Agriculture Street Landfill Solar Park

Historic PhotoThe Agriculture Street Landfill in New Orleans served as a municipal waste disposal area from approximately 1909 through 1957 and reopened from 1965 to 1966 for emergency purposes after Hurricane Betsy. The Landfill is in the Desire Neighborhood and was developed during the 1970s and 1980s for residential purposes.

In 1994, the Agriculture Street Landfill was designated a Superfund site by the US Environmental Protection Agency (EPA). EPA’s Region 6 completed remediation activities at the landfill in 2002. The remediation work included placing a protective geotextile fabric and 24 inches of clean soil over private property and a geotextile fabric and 18 inches of clean fill over areas not covered by sidewalks.

For more information about the Agriculture Street Superfund Site go to EPA’s website.

Consent Decree

A 2008 Consent Decree between the City of New Orleans and EPA requires the City to conduct semi-annual maintenance (mowing and fence repair) of the fenced portion of the Agriculture St. Landfill Superfund Site. In 2022, the City increased the mowing frequency of the undeveloped properties and repaired the fence as needed. The increased maintenance practices are ongoing.

In addition, the City is required to mail an annual notice to residents living near the landfill to remind them of the following: excavating more than 18 inches into the ground is restricted; the geotextile fabric in place helps to prevent accidental exposure to contaminants; soil below the geotextile mat is contaminated and should not be handled without gloves or other protective gear; the geotextile fabric is marked with a bright orange plastic liner and is visible if encountered; the fence surrounding the undeveloped property is in place for your protection, therefore, trespassers are subject to prosecution; and, call 311 if you see illegal dumping near the site. Additionally, special precautions should be taken if any work occurs on or near the site.

Gordon Plaza is one of the subdivisions developed on the former landfill. For many years, the residents of Gordon Plaza have petitioned the City of New Orleans to buy their properties and pay for moving costs to homes outside of the Desire neighborhood. The Mayor’s Office established the Gordon Plaza Task Force for which meetings were convened by City Council of New Orleans. The forum provided members of the community with a voice in negotiations in the City-led voluntary buyout and relocation process. The residents' voices were heard, and buyouts began in summer 2023. Sixty-two of the 67 properties have been purchased by the City. Several more properties are in various stages of the purchasing process.
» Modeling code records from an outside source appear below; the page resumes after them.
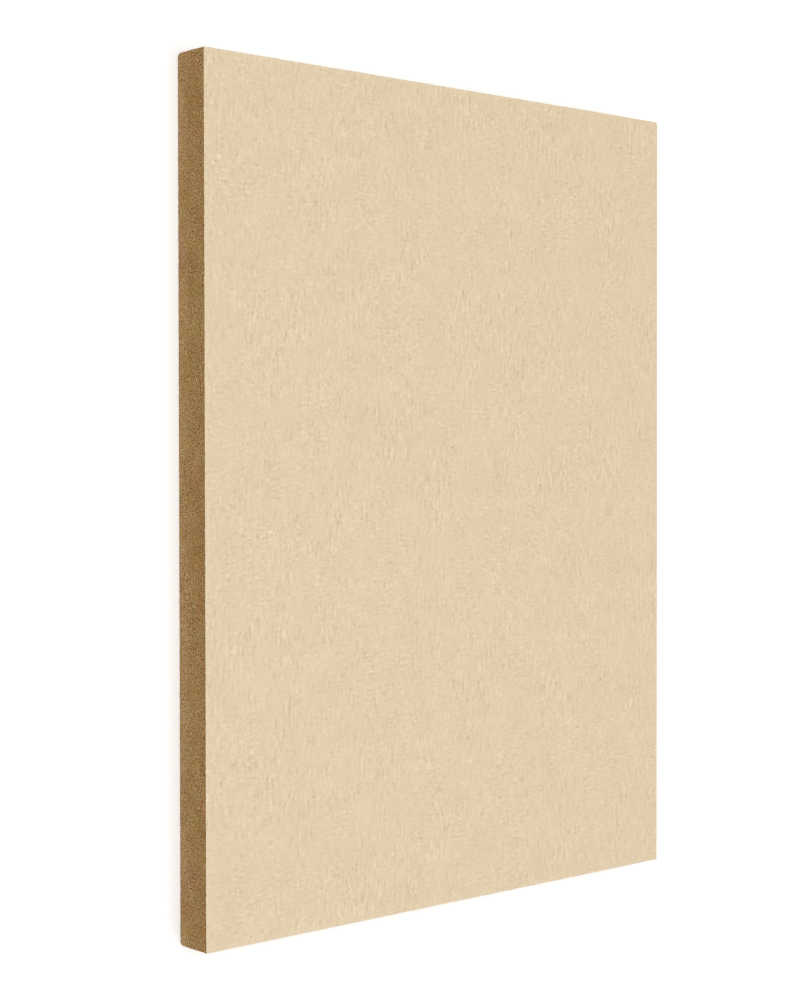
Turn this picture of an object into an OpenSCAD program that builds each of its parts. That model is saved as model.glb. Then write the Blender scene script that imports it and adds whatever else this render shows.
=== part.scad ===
// MDF board: a rectangular panel sawn from a pressed wood-fibre sheet.
//
// One piece of stock. It lies flat with its smooth sanded face up.
// X runs along the length, Y across the width and Z through the gauge.
// The origin is the centre of the lower face, so the board rests on z = 0.

/* [Board] */
// Length of the board, along X
board_l = 400; // [200:5:1220]
// Width of the board, along Y
board_w = 300; // [100:5:600]
// Gauge: the thickness between the two pressed faces, along Z
board_t = 20; // [9:1:30]

/* [Edges] */
// Easing radius of the arrises round the upper, sanded face
top_ease_r = 0.4; // [0.2:0.1:1.5]
// Easing radius of the arrises round the lower face
bottom_ease_r = 0.3; // [0.2:0.1:1.5]
// Easing radius of the four upright corners, seen from above
corner_r = 0.4; // [0.2:0.1:6]

/* [Finish] */
// Colour of the board
board_colour = "burlywood"; // [burlywood, tan, wheat]

/* [Hidden] */
// Segments on each full turn of an eased arris
ease_fn = 64;
// How far each section runs past the board before the sections are crossed
past = 5;

// Plan outline with its four corners eased, centred on the origin.
module plan_outline(l, w, r) {
    difference() {
        square([l, w], center = true);
        for (sx = [-1, 1], sy = [-1, 1])
            translate([sx * (l / 2 - r), sy * (w / 2 - r)])
                corner_waste(r, sx, sy);
    }
}

// Cross-section of the board, standing on y = 0 and centred on x = 0:
// the radius rt eases its two upper corners, and rb its two lower ones.
module edge_section(w, t, rt, rb) {
    difference() {
        translate([-w / 2, 0]) square([w, t]);
        for (sx = [-1, 1]) {
            translate([sx * (w / 2 - rt), t - rt]) corner_waste(rt, sx, 1);
            translate([sx * (w / 2 - rb), rb]) corner_waste(rb, sx, -1);
        }
    }
}

// What an easing of radius r takes off a square corner. The arc's centre is
// at the origin, and sx and sy say which way the corner points.
module corner_waste(r, sx, sy) {
    difference() {
        translate([sx > 0 ? 0 : -r - 1, sy > 0 ? 0 : -r - 1])
            square([r + 1, r + 1]);
        circle(r = r, $fn = ease_fn);
    }
}

// The board: its plan, its long section and its cross section, crossed with
// one another, so that every face stays flat and every arris stays round.
module board() {
    color(board_colour)
    intersection() {
        // Plan, through the gauge
        translate([0, 0, -past])
            linear_extrude(height = board_t + 2 * past)
                plan_outline(board_l, board_w, corner_r);
        // Section of the two long arris pairs, along X
        rotate([90, 0, 90])
            translate([0, 0, -board_l / 2 - past])
                linear_extrude(height = board_l + 2 * past)
                    edge_section(board_w, board_t, top_ease_r, bottom_ease_r);
        // Section of the two short arris pairs, along Y
        rotate([90, 0, 0])
            translate([0, 0, -board_w / 2 - past])
                linear_extrude(height = board_w + 2 * past)
                    edge_section(board_l, board_t, top_ease_r, bottom_ease_r);
    }
}

board();
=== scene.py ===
import math

import bpy
import numpy as np
from mathutils import Matrix, Vector
from mathutils.geometry import delaunay_2d_cdt


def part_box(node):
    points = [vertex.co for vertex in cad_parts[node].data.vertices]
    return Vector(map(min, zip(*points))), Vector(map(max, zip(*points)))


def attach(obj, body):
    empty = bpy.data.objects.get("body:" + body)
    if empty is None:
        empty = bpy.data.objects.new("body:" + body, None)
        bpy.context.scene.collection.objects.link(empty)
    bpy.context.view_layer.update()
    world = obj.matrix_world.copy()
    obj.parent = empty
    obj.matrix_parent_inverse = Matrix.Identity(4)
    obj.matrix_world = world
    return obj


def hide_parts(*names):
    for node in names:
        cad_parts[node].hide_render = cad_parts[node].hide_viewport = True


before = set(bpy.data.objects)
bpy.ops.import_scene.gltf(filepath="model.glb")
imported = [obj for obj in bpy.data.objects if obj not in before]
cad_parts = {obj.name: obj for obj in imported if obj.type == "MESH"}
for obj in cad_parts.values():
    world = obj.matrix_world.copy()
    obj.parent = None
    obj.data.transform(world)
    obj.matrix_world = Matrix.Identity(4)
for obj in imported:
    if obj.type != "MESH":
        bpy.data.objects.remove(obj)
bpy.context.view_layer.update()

MM = 0.001
lo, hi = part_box("board")
HALF_L = (hi[0] - lo[0]) / 2 / MM  # X
HALF_W = (hi[1] - lo[1]) / 2 / MM  # Y
GAUGE = (hi[2] - lo[2]) / MM       # Z
MID = np.array([(hi[0] + lo[0]) / 2, (hi[1] + lo[1]) / 2, lo[2]]) / MM

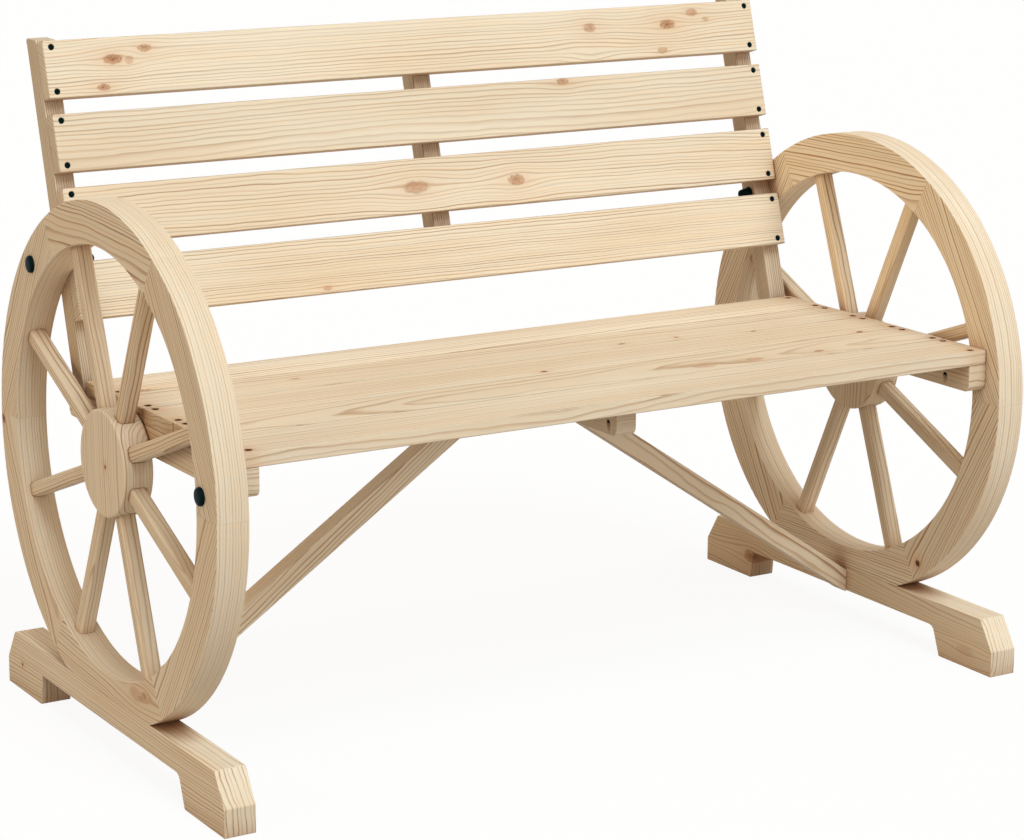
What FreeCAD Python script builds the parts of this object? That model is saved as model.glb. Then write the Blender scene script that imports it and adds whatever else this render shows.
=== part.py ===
import FreeCAD, Part
import math
import os

Vector = FreeCAD.Vector
AXIS_X = Vector(1, 0, 0)
AXIS_Y = Vector(0, 1, 0)
AXIS_Z = Vector(0, 0, 1)
ORIGIN = Vector(0, 0, 0)

# A two-seat garden bench between two wagon wheels, in millimetres and degrees.
# X runs along the seat, +Y to the back, Z up from the floor under the middle.

# Overall sizes: the length over the outer faces of the wheels, the seat's top above the
# middle of the wheels and the top of the back above the seat
bench_length = 1100.0
seat_above_wheel_middle = 66.8
back_above_seat = 388.6

# Wheel rim: felloes with square-cut ends on the radii, the lowest cut flat on its foot
wheel_radius = 300.0
rim_width = 50.0
rim_thickness = 38.0
rim_flat_depth = 23.4
felloe_count = 6

# Hub and spokes: each spoke is let into the hub and into the rim
hub_radius = 62.5
hub_thickness = 36.0
hub_edge_ease = 1.5
spoke_count = 8
spoke_turn = 2.4
spoke_width = 18.0
spoke_thickness = 20.0
spoke_corner_ease = 2.8
spoke_depth_in_hub = 12.0
spoke_depth_in_rim = 8.0

# Feet: one long block under each wheel, arched between a front and a rear pad
foot_length = 611.0
foot_height = 70.0
foot_chamfer_length = 23.5
foot_chamfer_height = 37.5
arch_height = 37.0
arch_corner_round = 10.0
front_pad_length = 101.0
front_pad_slope = 14.0
rear_pad_length = 105.0
rear_pad_slope = 4.0

# Seat: butted planks across three bearers
plank_count = 5
plank_gap = 0.4
plank_thickness = 18.0
board_edge_ease = 1.0
bearer_width = 26.0
bearer_depth = 33.0
bearer_corner_round = 9.0
bearer_behind_post = 17.7
centre_bearer_width = 27.0
centre_bearer_setback = 28.0
seat_before_posts = 5.4

# Back: slats on the front of two posts, which lean back and stand on the end bearers, and
# of a short batten that ties their middles together
back_tilt = 16.2
slat_plane_at_seat = 118.6
slat_count = 4
slat_above_seat = 70.0
slat_gap = 18.5
slat_thickness = 18.0
slat_end_gap = 0.6
post_width = 25.0
post_depth = 28.0
post_corner_round = 4.0
post_below_slats = 1.0
batten_width = 25.0
batten_depth = 28.0
batten_end_setback = 9.0

# Braces: square bars from the feet up to the sides of the centre bearer
brace_width = 26.0
brace_depth = 25.0
brace_height_at_foot = 50.4
brace_rise_on_bearer = 21.0

# Small round pieces are drawn with flat sides, to keep the model light
dowel_sides = 8
shank_sides = 5
screw_head_sides = 8
bolt_sides = 8
bolt_head_sides = 16

# An edge runs along an axis when their directions agree this closely
straightness_share = 1e-6

# Fits: wood glued in wood, a shank in its hole, a head in its bore, cuts run past a face
glue_gap = 0.15
shank_gap = 0.2
head_gap = 0.5
overrun = 5.0

# Dowels in the joints between the felloes
dowel_diameter = 8.0
dowel_length = 32.0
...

Proposed redevelopment includes a sustainable community solar farm that would increase the City’s power resilience, minimize greenhouse gas emissions, and provide residents and businesses with affordable energy as established in the City’s 2022 Climate Action Plan.

The U.S. Environmental Protection Agency (EPA) provided technical resources through the Superfund Program which funded the science and engineering work involved in developing a solar farm project Feasibility Study. The Study estimates that with a minimum of 40-acres of property, building the solar farm would cost approximately $10M. The City has allocated $2M in bond funds towards developing the solar park project. EPA updated a site Reuse Assessment in Summer 2022 which identified several options for placement of the solar farm and placement of other future resources such as electric vehicle charging stations.